■ REQUIREMENTS: Look through the material below and copy exactly the lines from the line with "Recreate this object" to the line with "const lean_power = 2.2;", those two lines included.

■ RECORDED INFORMATION:
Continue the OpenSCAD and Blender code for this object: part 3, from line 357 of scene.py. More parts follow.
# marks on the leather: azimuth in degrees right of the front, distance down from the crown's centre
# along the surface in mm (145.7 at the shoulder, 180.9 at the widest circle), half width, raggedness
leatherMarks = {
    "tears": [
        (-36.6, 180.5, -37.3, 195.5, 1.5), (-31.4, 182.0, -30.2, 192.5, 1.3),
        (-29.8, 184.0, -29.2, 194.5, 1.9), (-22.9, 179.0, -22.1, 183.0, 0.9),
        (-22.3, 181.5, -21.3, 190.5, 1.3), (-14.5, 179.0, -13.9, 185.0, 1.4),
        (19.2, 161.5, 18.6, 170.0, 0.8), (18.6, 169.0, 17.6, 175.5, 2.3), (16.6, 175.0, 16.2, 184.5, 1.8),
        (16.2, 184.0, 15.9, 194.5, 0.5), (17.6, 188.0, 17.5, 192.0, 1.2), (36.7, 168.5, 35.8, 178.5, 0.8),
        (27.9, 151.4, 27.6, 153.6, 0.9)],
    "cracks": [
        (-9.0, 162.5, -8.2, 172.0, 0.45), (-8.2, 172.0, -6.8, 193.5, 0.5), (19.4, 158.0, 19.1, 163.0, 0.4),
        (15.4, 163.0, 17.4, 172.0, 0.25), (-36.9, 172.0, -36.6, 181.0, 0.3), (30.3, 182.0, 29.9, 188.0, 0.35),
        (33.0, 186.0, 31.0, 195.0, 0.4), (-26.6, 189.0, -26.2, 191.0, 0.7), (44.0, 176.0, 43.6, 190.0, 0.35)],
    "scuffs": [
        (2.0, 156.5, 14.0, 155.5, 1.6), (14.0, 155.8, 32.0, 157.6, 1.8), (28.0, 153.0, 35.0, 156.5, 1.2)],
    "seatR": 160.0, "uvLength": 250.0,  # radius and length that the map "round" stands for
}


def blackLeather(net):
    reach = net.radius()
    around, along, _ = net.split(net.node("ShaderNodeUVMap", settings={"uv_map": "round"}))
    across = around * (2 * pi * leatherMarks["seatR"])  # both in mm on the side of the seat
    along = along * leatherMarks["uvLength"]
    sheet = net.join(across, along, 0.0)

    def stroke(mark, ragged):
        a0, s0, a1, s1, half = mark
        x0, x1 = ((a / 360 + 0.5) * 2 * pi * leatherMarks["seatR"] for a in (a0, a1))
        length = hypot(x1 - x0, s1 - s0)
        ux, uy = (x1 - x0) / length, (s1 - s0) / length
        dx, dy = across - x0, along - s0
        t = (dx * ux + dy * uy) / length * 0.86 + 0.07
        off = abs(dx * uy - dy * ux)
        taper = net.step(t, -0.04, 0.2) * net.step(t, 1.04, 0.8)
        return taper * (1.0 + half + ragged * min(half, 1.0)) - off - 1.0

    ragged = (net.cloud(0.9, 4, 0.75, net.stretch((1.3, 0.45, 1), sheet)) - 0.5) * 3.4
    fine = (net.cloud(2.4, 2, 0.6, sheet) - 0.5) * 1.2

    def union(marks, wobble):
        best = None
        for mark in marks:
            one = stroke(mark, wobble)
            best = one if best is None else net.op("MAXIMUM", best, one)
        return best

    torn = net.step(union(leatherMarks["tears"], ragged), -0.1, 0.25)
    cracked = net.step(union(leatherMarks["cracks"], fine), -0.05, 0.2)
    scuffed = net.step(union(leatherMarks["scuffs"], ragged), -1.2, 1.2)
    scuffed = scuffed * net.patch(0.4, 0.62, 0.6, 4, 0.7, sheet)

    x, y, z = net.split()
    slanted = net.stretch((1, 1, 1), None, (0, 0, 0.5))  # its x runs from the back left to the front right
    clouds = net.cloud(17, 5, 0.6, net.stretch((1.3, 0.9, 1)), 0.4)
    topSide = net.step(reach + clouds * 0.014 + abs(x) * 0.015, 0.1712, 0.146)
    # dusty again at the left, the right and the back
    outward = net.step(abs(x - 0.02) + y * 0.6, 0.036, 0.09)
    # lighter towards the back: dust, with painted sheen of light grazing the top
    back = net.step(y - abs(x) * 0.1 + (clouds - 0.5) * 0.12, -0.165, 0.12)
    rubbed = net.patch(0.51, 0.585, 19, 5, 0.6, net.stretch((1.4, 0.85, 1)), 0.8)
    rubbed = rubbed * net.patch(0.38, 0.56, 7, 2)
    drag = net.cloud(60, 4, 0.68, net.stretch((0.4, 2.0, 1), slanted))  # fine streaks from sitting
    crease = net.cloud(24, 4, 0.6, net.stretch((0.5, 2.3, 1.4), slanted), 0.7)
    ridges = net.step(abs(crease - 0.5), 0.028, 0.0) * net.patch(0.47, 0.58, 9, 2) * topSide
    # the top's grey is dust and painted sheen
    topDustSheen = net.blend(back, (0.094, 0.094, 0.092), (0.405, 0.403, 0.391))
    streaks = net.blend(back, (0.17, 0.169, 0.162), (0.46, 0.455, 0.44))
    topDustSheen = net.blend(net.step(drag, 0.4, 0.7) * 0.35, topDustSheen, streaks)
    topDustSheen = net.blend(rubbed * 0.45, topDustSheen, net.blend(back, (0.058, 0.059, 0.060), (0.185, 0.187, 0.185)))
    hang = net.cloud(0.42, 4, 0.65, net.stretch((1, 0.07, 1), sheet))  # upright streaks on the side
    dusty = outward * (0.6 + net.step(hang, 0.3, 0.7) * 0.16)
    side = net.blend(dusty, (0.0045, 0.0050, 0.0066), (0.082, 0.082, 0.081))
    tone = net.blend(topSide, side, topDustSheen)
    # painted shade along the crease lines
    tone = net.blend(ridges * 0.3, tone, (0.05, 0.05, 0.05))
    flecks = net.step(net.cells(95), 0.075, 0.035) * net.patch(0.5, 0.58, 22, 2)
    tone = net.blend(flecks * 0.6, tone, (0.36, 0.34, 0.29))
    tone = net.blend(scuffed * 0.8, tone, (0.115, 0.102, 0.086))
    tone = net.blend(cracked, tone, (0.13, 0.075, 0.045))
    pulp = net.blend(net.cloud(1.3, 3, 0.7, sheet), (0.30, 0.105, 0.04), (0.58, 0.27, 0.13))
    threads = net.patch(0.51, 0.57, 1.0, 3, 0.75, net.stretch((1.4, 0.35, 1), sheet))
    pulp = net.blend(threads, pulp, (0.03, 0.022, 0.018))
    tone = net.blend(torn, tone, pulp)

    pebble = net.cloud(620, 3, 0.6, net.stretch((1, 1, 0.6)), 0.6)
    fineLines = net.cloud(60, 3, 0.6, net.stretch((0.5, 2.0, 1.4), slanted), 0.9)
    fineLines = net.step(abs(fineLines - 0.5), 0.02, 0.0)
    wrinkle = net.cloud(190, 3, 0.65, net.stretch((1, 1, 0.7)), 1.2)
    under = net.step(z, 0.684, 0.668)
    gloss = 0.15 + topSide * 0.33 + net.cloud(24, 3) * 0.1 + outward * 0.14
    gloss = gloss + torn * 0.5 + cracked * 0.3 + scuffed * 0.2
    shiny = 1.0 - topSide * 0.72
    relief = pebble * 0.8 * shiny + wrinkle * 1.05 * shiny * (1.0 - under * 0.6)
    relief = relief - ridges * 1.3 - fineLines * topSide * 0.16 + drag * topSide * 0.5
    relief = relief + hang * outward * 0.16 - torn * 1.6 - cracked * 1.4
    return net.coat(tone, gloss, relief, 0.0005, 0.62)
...
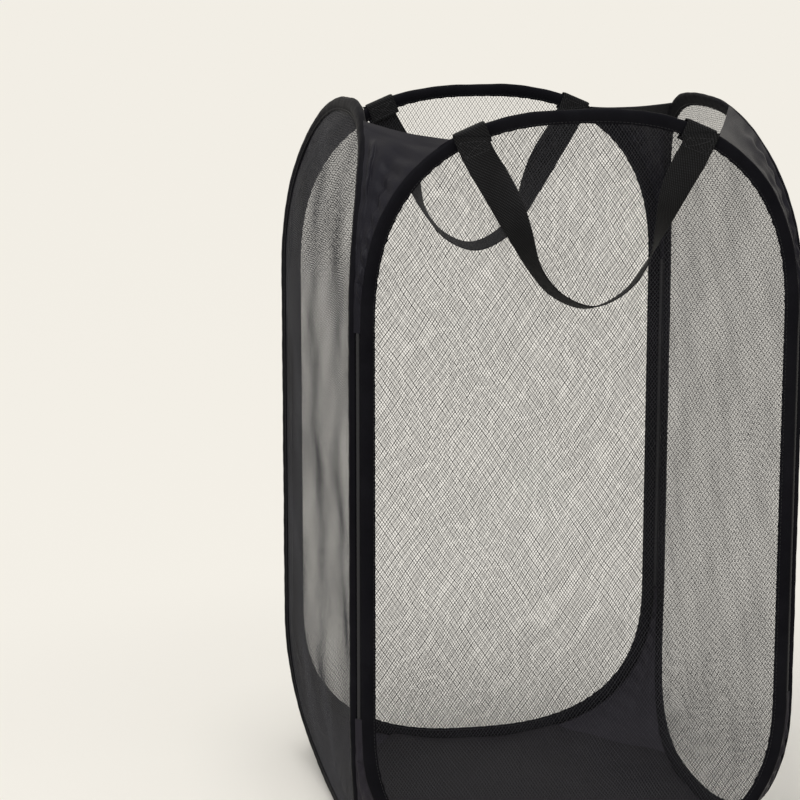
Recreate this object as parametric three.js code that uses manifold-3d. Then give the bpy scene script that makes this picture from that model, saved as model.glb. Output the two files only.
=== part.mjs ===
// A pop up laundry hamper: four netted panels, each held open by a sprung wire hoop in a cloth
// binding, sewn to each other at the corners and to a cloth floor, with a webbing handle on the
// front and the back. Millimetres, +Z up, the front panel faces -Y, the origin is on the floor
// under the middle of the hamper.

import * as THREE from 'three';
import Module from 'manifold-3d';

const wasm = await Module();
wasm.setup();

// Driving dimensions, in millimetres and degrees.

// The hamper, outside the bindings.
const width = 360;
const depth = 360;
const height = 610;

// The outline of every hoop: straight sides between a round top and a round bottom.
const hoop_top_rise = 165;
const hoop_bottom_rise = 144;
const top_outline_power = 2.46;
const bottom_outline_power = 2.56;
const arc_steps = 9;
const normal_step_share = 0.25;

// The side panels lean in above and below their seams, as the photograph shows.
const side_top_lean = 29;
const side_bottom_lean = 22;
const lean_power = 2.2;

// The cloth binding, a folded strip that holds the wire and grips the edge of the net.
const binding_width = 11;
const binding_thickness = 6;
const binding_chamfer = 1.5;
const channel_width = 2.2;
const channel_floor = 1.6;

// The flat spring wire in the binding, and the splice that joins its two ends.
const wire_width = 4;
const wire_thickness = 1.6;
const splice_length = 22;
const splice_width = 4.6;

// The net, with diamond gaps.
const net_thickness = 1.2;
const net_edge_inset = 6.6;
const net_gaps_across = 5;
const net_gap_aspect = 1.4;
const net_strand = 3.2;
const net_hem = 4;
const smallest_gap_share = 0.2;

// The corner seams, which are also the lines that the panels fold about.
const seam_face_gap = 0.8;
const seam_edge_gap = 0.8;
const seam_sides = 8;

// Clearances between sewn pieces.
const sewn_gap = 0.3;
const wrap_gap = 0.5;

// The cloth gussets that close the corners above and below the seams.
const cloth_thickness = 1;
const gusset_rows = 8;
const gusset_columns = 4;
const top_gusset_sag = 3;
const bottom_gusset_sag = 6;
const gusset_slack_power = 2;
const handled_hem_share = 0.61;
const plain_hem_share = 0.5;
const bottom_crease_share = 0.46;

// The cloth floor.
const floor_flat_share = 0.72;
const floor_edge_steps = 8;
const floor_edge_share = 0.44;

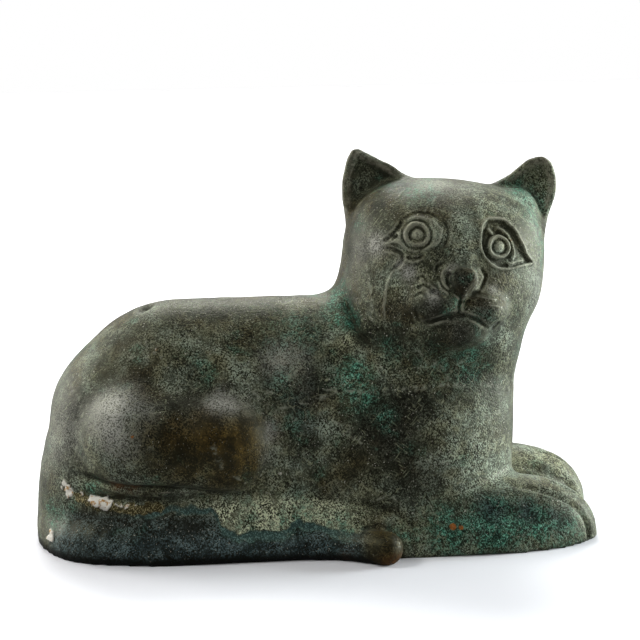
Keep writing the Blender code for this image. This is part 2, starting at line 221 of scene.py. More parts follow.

■ SOLUTION:
Recreate this object as parametric three.js code that uses manifold-3d. Then give the bpy scene script that makes this picture from that model, saved as model.glb. Output the two files only.
=== part.mjs ===
// A pop up laundry hamper: four netted panels, each held open by a sprung wire hoop in a cloth
// binding, sewn to each other at the corners and to a cloth floor, with a webbing handle on the
// front and the back. Millimetres, +Z up, the front panel faces -Y, the origin is on the floor
// under the middle of the hamper.

import * as THREE from 'three';
import Module from 'manifold-3d';

const wasm = await Module();
wasm.setup();

// Driving dimensions, in millimetres and degrees.

// The hamper, outside the bindings.
const width = 360;
const depth = 360;
const height = 610;

// The outline of every hoop: straight sides between a round top and a round bottom.
const hoop_top_rise = 165;
const hoop_bottom_rise = 144;
const top_outline_power = 2.46;
const bottom_outline_power = 2.56;
const arc_steps = 9;
const normal_step_share = 0.25;

// The side panels lean in above and below their seams, as the photograph shows.
const side_top_lean = 29;
const side_bottom_lean = 22;
const lean_power = 2.2;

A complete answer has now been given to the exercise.